--- begin ---

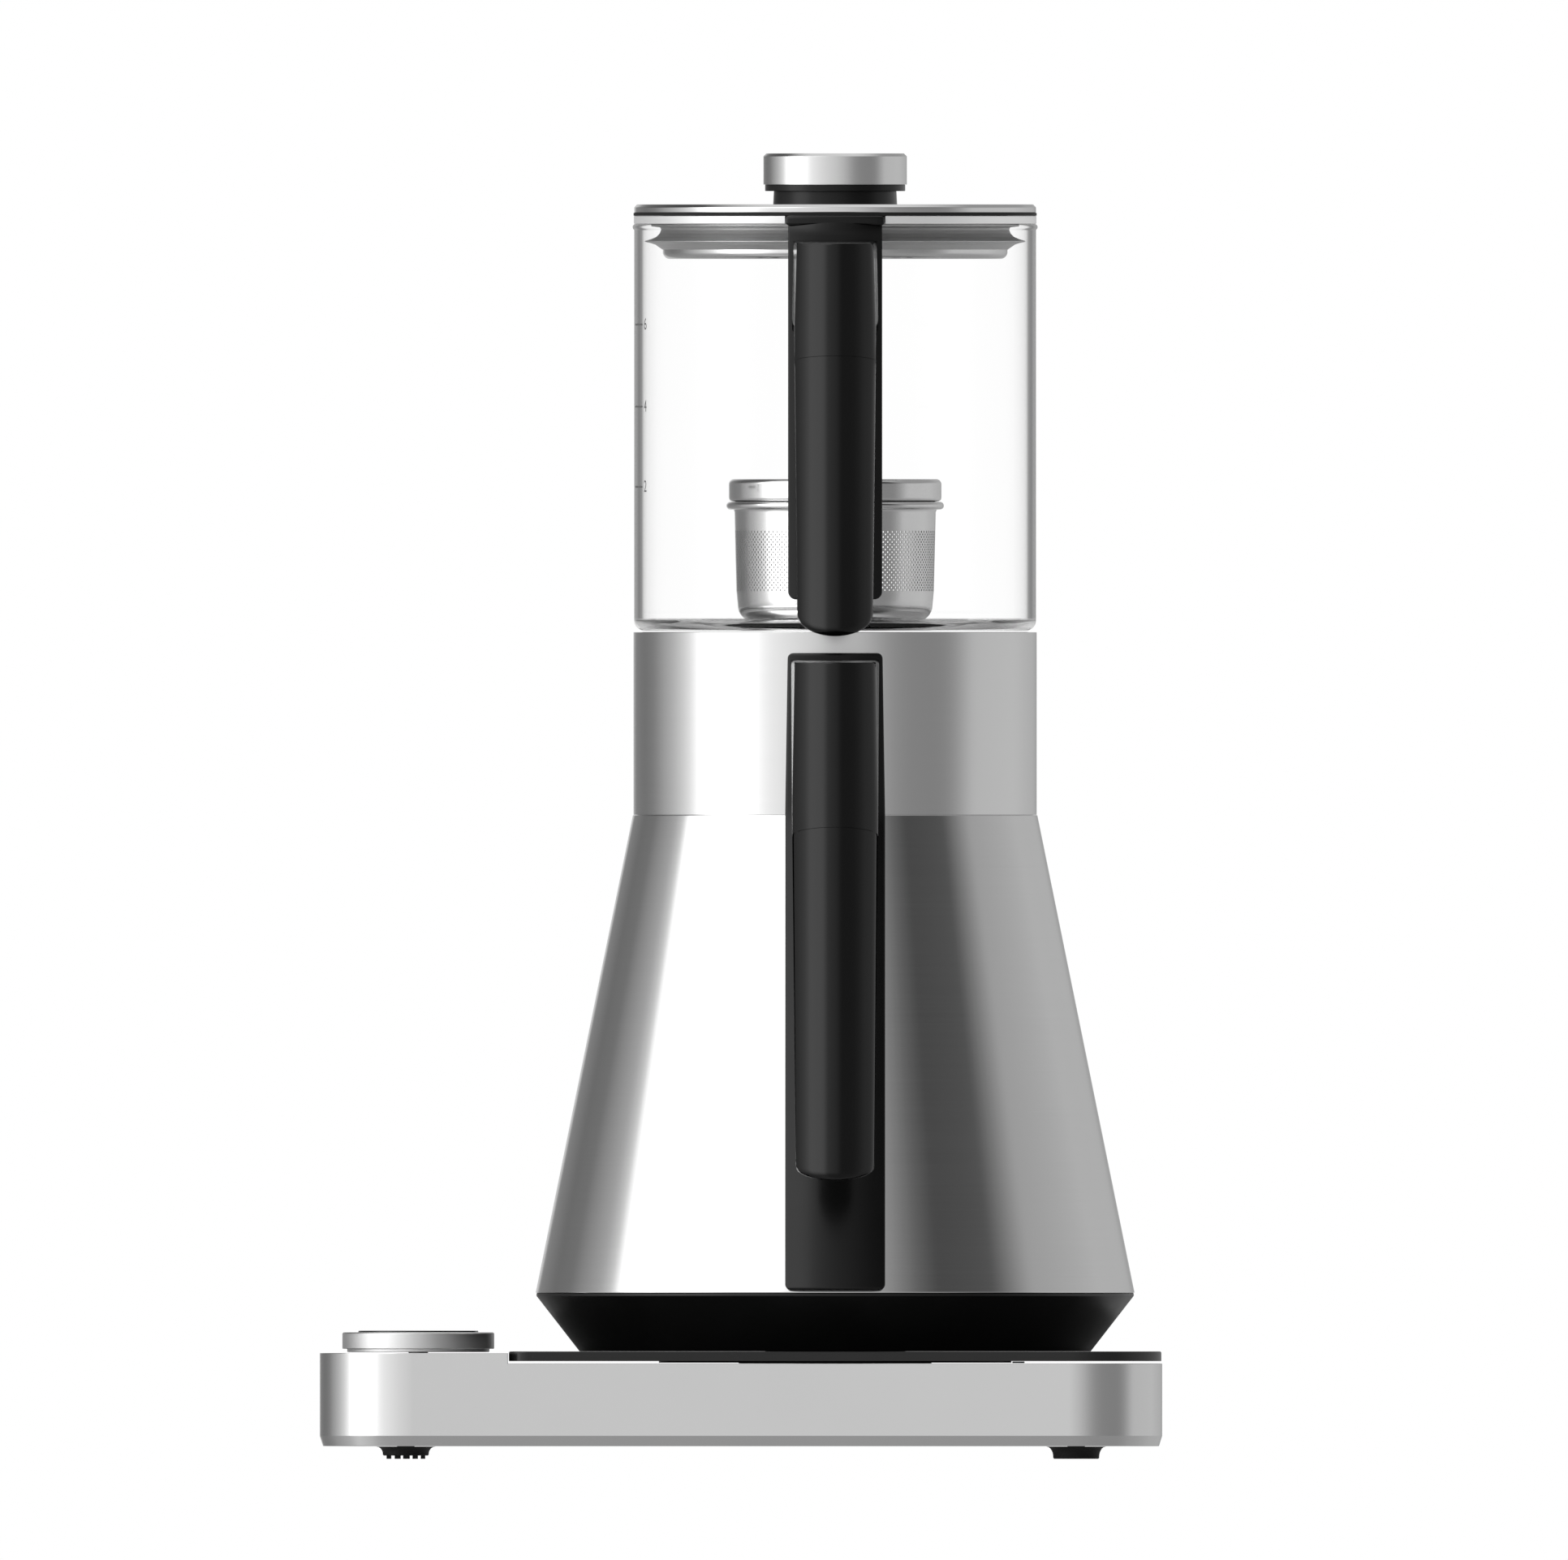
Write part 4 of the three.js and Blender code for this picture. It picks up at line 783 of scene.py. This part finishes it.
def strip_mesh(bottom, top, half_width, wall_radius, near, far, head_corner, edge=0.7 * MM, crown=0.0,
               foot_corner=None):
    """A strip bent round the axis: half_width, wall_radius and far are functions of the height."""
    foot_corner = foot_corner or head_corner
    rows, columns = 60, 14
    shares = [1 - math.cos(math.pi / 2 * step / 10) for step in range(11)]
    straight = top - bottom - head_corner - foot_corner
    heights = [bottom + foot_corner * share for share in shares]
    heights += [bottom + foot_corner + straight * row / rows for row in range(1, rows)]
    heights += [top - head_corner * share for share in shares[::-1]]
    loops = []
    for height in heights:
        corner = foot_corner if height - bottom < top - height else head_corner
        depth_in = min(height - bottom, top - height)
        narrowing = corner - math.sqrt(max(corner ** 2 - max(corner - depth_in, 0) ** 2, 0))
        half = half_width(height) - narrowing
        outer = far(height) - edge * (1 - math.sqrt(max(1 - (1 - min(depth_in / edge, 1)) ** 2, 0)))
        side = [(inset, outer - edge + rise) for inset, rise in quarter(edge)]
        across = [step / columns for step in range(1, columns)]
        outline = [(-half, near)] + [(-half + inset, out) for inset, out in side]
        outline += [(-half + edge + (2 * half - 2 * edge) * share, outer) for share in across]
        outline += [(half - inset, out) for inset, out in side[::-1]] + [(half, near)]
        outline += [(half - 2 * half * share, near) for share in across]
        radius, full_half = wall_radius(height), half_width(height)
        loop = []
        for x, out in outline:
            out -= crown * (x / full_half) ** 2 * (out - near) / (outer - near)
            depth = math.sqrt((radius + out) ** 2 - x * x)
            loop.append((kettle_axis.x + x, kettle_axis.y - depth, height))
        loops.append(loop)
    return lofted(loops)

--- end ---
--- begin ---

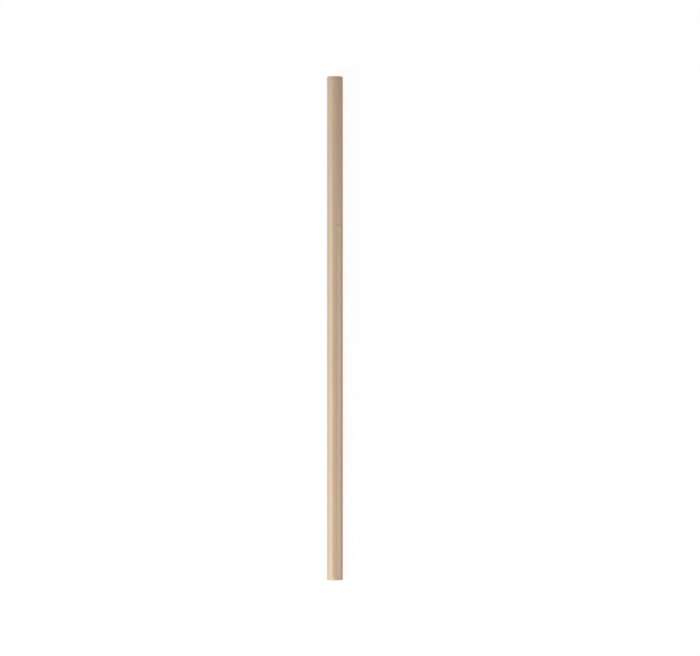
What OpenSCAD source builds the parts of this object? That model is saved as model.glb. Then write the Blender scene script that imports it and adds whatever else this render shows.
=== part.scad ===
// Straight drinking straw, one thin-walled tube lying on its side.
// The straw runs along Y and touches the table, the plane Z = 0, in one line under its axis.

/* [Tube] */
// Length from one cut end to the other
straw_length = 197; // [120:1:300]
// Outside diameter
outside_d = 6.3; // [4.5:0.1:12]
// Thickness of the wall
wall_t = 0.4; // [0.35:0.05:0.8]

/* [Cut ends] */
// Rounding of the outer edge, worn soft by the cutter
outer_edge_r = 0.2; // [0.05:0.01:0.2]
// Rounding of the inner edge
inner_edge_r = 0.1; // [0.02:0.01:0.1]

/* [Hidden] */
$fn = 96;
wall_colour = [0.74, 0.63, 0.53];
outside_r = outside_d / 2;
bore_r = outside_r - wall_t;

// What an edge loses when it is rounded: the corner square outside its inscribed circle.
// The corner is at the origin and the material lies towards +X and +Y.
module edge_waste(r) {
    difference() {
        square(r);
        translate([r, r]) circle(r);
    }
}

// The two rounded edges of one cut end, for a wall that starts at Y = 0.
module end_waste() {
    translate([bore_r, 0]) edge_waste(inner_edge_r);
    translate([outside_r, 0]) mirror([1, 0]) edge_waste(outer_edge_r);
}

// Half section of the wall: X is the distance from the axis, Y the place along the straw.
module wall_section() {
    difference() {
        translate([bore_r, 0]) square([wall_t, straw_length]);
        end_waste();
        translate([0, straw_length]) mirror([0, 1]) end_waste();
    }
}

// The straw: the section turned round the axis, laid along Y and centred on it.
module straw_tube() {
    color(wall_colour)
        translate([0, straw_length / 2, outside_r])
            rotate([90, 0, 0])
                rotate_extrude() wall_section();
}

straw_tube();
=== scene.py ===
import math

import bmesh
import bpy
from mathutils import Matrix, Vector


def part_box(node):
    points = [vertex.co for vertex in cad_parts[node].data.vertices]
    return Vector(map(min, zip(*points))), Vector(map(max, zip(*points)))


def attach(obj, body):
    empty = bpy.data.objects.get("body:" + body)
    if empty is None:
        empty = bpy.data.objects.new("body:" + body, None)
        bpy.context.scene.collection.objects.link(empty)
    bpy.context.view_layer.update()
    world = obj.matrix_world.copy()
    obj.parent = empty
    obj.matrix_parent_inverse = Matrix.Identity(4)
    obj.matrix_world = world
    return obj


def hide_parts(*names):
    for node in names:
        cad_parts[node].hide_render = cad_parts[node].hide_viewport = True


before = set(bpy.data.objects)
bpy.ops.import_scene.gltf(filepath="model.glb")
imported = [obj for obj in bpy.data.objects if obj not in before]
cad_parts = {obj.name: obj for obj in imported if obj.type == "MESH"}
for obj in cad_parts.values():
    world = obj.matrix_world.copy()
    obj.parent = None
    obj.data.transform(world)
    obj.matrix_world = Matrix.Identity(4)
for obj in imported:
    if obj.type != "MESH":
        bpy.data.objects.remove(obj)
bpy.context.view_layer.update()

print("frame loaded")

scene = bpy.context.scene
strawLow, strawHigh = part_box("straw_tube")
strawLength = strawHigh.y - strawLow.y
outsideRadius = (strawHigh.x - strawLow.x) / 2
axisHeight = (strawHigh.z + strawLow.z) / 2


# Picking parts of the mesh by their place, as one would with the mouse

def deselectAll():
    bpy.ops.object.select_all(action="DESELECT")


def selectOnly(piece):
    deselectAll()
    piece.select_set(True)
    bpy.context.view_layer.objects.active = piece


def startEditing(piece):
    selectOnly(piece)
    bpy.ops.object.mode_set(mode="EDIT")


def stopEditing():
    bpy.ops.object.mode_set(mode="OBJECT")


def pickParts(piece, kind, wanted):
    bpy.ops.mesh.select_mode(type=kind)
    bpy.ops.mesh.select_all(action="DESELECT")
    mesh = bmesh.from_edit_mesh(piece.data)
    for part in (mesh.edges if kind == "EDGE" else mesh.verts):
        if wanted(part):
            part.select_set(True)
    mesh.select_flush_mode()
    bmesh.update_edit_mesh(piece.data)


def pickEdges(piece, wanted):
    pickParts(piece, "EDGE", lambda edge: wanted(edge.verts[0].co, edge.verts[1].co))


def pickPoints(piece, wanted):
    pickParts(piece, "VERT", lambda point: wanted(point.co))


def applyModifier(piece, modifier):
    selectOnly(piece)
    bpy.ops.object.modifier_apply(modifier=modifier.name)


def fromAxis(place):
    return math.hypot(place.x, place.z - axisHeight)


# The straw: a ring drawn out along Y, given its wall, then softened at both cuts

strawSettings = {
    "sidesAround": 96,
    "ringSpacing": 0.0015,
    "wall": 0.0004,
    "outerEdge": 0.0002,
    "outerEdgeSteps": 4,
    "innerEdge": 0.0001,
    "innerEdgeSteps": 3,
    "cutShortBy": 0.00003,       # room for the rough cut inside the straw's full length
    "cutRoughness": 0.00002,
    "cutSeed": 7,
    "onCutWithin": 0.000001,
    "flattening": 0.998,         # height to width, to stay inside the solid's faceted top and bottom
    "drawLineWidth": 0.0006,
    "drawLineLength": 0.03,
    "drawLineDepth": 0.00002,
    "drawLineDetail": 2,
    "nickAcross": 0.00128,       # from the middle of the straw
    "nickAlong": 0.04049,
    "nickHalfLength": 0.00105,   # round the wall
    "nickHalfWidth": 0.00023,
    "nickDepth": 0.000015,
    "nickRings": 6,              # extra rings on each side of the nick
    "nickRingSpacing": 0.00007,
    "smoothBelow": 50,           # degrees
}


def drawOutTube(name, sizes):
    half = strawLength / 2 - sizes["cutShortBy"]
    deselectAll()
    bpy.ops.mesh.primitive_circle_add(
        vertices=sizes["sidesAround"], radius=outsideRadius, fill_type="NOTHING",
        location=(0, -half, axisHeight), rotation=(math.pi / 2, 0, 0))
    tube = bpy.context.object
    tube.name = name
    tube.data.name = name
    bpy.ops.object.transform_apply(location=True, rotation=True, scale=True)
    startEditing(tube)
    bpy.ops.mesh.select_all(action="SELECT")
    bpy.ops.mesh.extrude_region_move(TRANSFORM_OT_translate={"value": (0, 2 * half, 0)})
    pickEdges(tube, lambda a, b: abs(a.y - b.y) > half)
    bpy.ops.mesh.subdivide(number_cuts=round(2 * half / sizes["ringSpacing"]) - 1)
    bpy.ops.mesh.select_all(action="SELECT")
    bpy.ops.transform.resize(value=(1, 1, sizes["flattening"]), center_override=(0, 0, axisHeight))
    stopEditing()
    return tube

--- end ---
--- begin ---

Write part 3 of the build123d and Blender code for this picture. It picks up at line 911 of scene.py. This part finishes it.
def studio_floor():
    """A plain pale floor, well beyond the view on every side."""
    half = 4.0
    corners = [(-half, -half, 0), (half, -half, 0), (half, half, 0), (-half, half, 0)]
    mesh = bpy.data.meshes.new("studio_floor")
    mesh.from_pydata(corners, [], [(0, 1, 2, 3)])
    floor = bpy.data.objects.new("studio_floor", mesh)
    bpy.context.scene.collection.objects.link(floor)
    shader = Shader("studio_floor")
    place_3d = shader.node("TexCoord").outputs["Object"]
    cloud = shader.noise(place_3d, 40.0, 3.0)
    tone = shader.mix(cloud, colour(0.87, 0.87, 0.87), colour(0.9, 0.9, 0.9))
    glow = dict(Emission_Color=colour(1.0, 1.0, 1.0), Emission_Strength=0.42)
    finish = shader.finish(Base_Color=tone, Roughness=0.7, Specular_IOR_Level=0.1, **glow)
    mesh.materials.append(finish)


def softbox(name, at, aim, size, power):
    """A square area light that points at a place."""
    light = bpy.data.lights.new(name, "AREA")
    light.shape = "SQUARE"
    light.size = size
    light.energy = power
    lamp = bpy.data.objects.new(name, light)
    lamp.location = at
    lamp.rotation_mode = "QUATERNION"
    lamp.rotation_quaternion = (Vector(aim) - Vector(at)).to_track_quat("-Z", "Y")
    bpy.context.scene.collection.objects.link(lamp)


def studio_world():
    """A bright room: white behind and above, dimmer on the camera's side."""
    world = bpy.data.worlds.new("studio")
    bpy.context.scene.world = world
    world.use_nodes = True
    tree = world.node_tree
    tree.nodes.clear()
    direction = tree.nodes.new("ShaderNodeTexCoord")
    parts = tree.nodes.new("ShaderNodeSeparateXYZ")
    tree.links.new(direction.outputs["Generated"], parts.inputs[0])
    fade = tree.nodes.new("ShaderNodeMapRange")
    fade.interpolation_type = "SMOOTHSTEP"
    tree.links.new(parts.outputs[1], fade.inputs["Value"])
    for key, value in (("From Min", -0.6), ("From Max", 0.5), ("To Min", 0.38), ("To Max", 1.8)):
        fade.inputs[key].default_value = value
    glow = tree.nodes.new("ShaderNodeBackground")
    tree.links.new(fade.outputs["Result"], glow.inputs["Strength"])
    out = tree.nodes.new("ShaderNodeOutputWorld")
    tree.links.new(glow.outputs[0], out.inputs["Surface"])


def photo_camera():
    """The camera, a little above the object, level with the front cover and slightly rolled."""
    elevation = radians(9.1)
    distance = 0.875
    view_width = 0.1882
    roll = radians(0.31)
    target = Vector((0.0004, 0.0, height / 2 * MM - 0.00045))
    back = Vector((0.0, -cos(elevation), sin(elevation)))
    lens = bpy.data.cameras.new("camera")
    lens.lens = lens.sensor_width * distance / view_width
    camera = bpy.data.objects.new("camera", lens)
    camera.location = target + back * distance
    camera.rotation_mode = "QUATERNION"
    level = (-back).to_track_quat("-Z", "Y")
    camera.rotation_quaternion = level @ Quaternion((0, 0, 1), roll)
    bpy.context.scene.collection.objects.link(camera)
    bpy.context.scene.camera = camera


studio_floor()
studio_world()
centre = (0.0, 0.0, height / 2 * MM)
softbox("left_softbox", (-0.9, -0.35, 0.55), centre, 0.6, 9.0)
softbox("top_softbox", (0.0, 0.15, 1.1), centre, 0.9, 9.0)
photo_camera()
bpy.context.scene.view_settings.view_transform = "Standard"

--- end ---

Exercise aim:
Using the entries above, extract exactly the span from the line with "along the straw." to the line with "obj.parent = None", both lines included; leave out everything else.

Solution below:
// Half section of the wall: X is the distance from the axis, Y the place along the straw.
module wall_section() {
    difference() {
        translate([bore_r, 0]) square([wall_t, straw_length]);
        end_waste();
        translate([0, straw_length]) mirror([0, 1]) end_waste();
    }
}

// The straw: the section turned round the axis, laid along Y and centred on it.
module straw_tube() {
    color(wall_colour)
        translate([0, straw_length / 2, outside_r])
            rotate([90, 0, 0])
                rotate_extrude() wall_section();
}

straw_tube();
=== scene.py ===
import math

import bmesh
import bpy
from mathutils import Matrix, Vector


def part_box(node):
    points = [vertex.co for vertex in cad_parts[node].data.vertices]
    return Vector(map(min, zip(*points))), Vector(map(max, zip(*points)))


def attach(obj, body):
    empty = bpy.data.objects.get("body:" + body)
    if empty is None:
        empty = bpy.data.objects.new("body:" + body, None)
        bpy.context.scene.collection.objects.link(empty)
    bpy.context.view_layer.update()
    world = obj.matrix_world.copy()
    obj.parent = empty
    obj.matrix_parent_inverse = Matrix.Identity(4)
    obj.matrix_world = world
    return obj


def hide_parts(*names):
    for node in names:
        cad_parts[node].hide_render = cad_parts[node].hide_viewport = True


before = set(bpy.data.objects)
bpy.ops.import_scene.gltf(filepath="model.glb")
imported = [obj for obj in bpy.data.objects if obj not in before]
cad_parts = {obj.name: obj for obj in imported if obj.type == "MESH"}
for obj in cad_parts.values():
    world = obj.matrix_world.copy()
    obj.parent = None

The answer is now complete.